Like these very fallible priests and pastors.
If he was talking about God and not religious leaders, the phrase "placing blame for the wars and violence of the last century on an "absence of God" wouldn't make any sense. God is omnipresent. If He's omnipresent, He can't be absent.
However, religious leaders, being human and, as these pictures show, being infinitely fallible, were obviously absent during the Nazi era, in spirit if not in body.
Of religious leaders and their ilk, the founding fathers said:
"Congress shall make no law respecting an establishment of religion, or prohibiting the free exercise thereof; or abridging the freedom of speech, or of the press; or the right of the people peaceably to assemble, and to petition the Government for a redress of grievances."
We live in an officially secular nation under God.
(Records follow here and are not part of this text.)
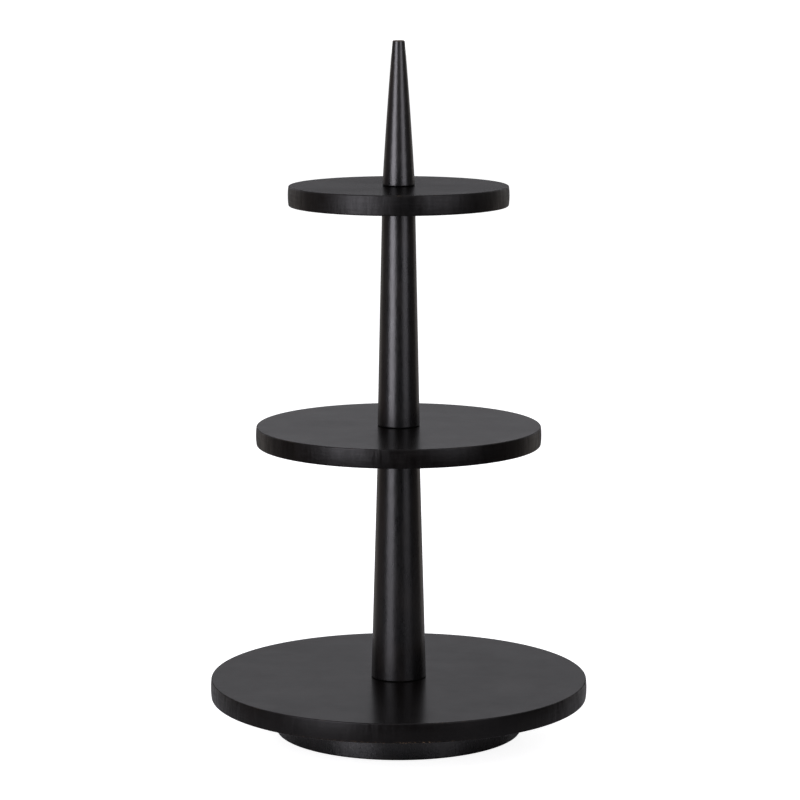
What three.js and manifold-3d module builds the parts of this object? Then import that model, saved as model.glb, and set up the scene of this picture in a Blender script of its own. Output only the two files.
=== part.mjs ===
// Tiered stand in black lacquered wood: three round shelves on a turned post that ends in a
// plain spire, over a round foot. Each post is screwed to the next through the tier between them.
// Millimetres, +Z up. The origin is the middle of the standing surface, under the felt pads.

import * as THREE from 'three';
import { mergeVertices, toCreasedNormals } from 'three/addons/utils/BufferGeometryUtils.js';
import Module from 'manifold-3d';

const wasm = await Module();
wasm.setup();

// Tiers and foot
const baseTierDiameter = 402;
const baseTierThickness = 21;
const middleTierDiameter = 302;
const middleTierThickness = 20;
const topTierDiameter = 232;
const topTierThickness = 21;
const footDiameter = 263;
const footThickness = 36.5;
const rimRound = 2; // fillet along both rims of a tier and of the foot
const landMargin = 1; // how far the flat land under a post reaches past the post

// Turned posts, measured at their two ends
const lowerPostLength = 252;
const lowerPostFootDiameter = 58.4;
const lowerPostHeadDiameter = 44;
const middlePostLength = 233;
const middlePostFootDiameter = 44.6;
const middlePostHeadDiameter = 34.8;
const postEndRound = 1.2;

// Spire, whose side bulges a little past the straight line from its foot to its tip
const spireLength = 151;
const spireFootDiameter = 34;
const spireTipDiameter = 12.7;
const spireSwell = 0.57;
const spireTipRound = 1.6;

// Bolt and washer that draw the lower post down on the base
const threadDiameter = 8;
const threadChamfer = 1;
const boltLength = 60; // under the head
const boltEngagement = 13; // length of the bolt inside the insert
const boltHeadDiameter = 13;
const boltHeadHeight = 8;
const boltHeadChamfer = 0.8;
const boltSocketAcrossFlats = 6;
const boltSocketDepth = 4.5;
const washerDiameter = 24;
const washerThickness = 2;

// Threaded insert in the foot end of every post
const insertDiameter = 12;
const insertLength = 18;
const insertChamfer = 0.6;

// Double-ended stud in the head of a post: wood thread below, machine thread above
const studLength = 70;
const studEngagement = 15; // length of the stud inside the insert above it
const studPointLength = 7;

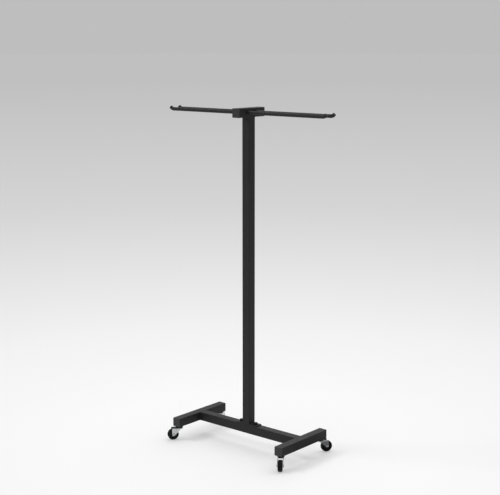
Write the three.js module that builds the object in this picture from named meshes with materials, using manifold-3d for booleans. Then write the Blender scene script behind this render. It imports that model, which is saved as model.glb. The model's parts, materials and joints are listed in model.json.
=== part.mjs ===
// Rolling display stand with two pairs of prongs on a square post.
// Millimetres, +Z up. The floor is z = 0, the post stands on the Z axis, the prongs run along X,
// and the front of the stand faces -Y.
import * as THREE from "three";
import { mergeVertices } from "three/addons/utils/BufferGeometryUtils.js";
import Module from "manifold-3d";

const wasm = await Module();
wasm.setup();

// Stand as a whole
const baseWidth = 400; // over both feet, along X
const footLength = 200; // over the end caps, along Y
const headHeight = 953; // floor to the top of the head
const headLength = 106; // over the end caps, along Y
const fitGap = 0.3; // between pieces that slide, turn or plug into each other
const cutOverrun = 1; // how far a cutter reaches past what it cuts

// Square tube of the feet, crossbeam, post and head
const tubeSize = 25;
const tubeWall = 1.2;
const tubeCorner = 1.5; // outside radius

// Plastic end caps
const capHead = 2; // thickness that shows
const capWall = 1.6;
const headPlugDepth = 12;

// Prongs, round rod with an upturned tip
const rodDiameter = 10;
const prongSpacing = 34; // between the two rod centres of a pair
const prongStraight = 250; // from the head to the bend
const bendRadius = 15; // at the rod's centre
const bendAngle = THREE.MathUtils.degToRad(40);
const tipLength = 3; // straight end past the bend

// Flange plate under the post, and the two bolts through it
const plateLength = 76;
const plateThickness = 3;
const plateCorner = 3;
const boltSpacing = 52;
const boltDiameter = 6;
const boltHeadFlats = 10;
const boltHeadHeight = 4;
const boltNutHeight = 5; // weld nuts inside the crossbeam
const boltEnd = 2; // thread past its nut
const washerDiameter = 12;
const washerThickness = 1.6;

// Wheels
const wheelDiameter = 32;
const wheelWidth = 12;
const coreDiameter = 24;
const coreWidth = 10;
const coreRecess = 2.5; // depth of the dish between hub and rim, each side
const rimThickness = 2;
const hubDiameter = 10;
const treadShoulder = 2.2; // rounding of the tyre's edges
const wheelSideGap = 1; // wheel to fork leg
const wheelTopGap = 1.6; // wheel to fork crown
const axleDiameter = 5;
const axleHeadDiameter = 8;
const axleHeadHeight = 1.4;

// Caster forks and their swivels
const forkSheet = 1.6;
const forkBend = 2.6; // outside radius between crown and legs
const forkCornerRadius = 2.2; // top rear corners of the legs
const crownDiameter = 21;
const legEndRadius = 4.2; // round end of a leg about the axle
const legFront = 3; // from the swivel axis forwards to the top of a leg's slanted edge
const crownSkirt = 2.4; // depth of the leg below the crown at its front
const casterTrail = 18.5; // swivel axis to axle
const casterInset = 12.5; // swivel axis in from the end of the foot
const restAngles = { leftFront: 235, rightFront: 303, leftBack: 114, rightBack: 60 }; // trail, from X
const ballDiameter = 2.2;
const ballCircle = 13;
const cageWidth = 1.8;
const cageThickness = 1;
const cupDiameter = 20;
const cupSheet = 1.2;
const stemDiameter = 8;
const stemHeadDiameter = 12;
const stemHeadHeight = 1.8;
const stemNutFlats = 13;
const stemNutHeight = 6.5;
const stemEnd = 2; // thread past its nut
const stemNutRoom = 0.5; // between the nut and the end cap's plug

// Facet counts
const wheelSides = 24;
const roundSides = 16;
const smallSides = 12;
const cornerSides = 4;
const bendSteps = 6;
const ballCount = 8;
const ballRings = 4;
const ballSides = 6;

// Heights, from the floor up
const axleHeight = (wheelDiameter / 2) * Math.cos(Math.PI / wheelSides); // a flat of the tyre rests
const crownUnderside = axleHeight + wheelDiameter / 2 + wheelTopGap;
const crownTop = crownUnderside + forkSheet;
const ballHeight = crownTop + fitGap + ballDiameter / 2;
const cupUnderside = ballHeight + ballDiameter / 2 + fitGap;
const baseUnderside = cupUnderside + cupSheet;
const baseTop = baseUnderside + tubeSize;
const plateTop = baseTop + plateThickness;
const headUnderside = headHeight - tubeSize;
const prongHeight = headHeight - tubeSize / 2;

// Places of the feet, casters and bolts
const footX = baseWidth / 2 - tubeSize / 2;
const casterY = footLength / 2 - casterInset;
const boltX = boltSpacing / 2;
const footPlugDepth = casterInset - capHead - stemNutFlats / 2 - stemNutRoom;
const tubeInside = tubeSize - 2 * tubeWall;

const quarterTurn = Math.PI / 2;
const stand = new THREE.Group();

// Each finish makes a fresh material, so that every mesh has its own
const powderCoat = () =>
  new THREE.MeshStandardMaterial({ color: 0x2c2d2f, roughness: 0.55, metalness: 0.15 });
const blackPlastic = () =>
  new THREE.MeshStandardMaterial({ color: 0x26272a, roughness: 0.6, metalness: 0 });
const blackSteel = () =>
  new THREE.MeshStandardMaterial({ color: 0x131415, roughness: 0.4, metalness: 0.6 });
const zincPlate = () =>
  new THREE.MeshStandardMaterial({ color: 0xc6c9cc, roughness: 0.28, metalness: 1 });
const wheelPlastic = () =>
  new THREE.MeshStandardMaterial({ color: 0x1c1c1e, roughness: 0.5, metalness: 0 });
const tyreRubber = () =>
  new THREE.MeshStandardMaterial({ color: 0x101011, roughness: 0.75, metalness: 0 });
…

Thanks for those pictures and captions. I am disgusted by each of them. It proves that even in Christian churches God may have left the building.
That is exactly why our founding fathers separated church from state, because similar atrocities occurred in Medieval and later times in Europe; and our founders didn't want to repeat the mistake here. But the founders did not separate God from state - there is a big difference, actually the difference is infinite.
Our government is secular, but our laws are based on Judeo-Christian religious values. Secular government plus Judeo-Christian values equals liberty - secular government plus secular values equals Nazi or Communist tyranny.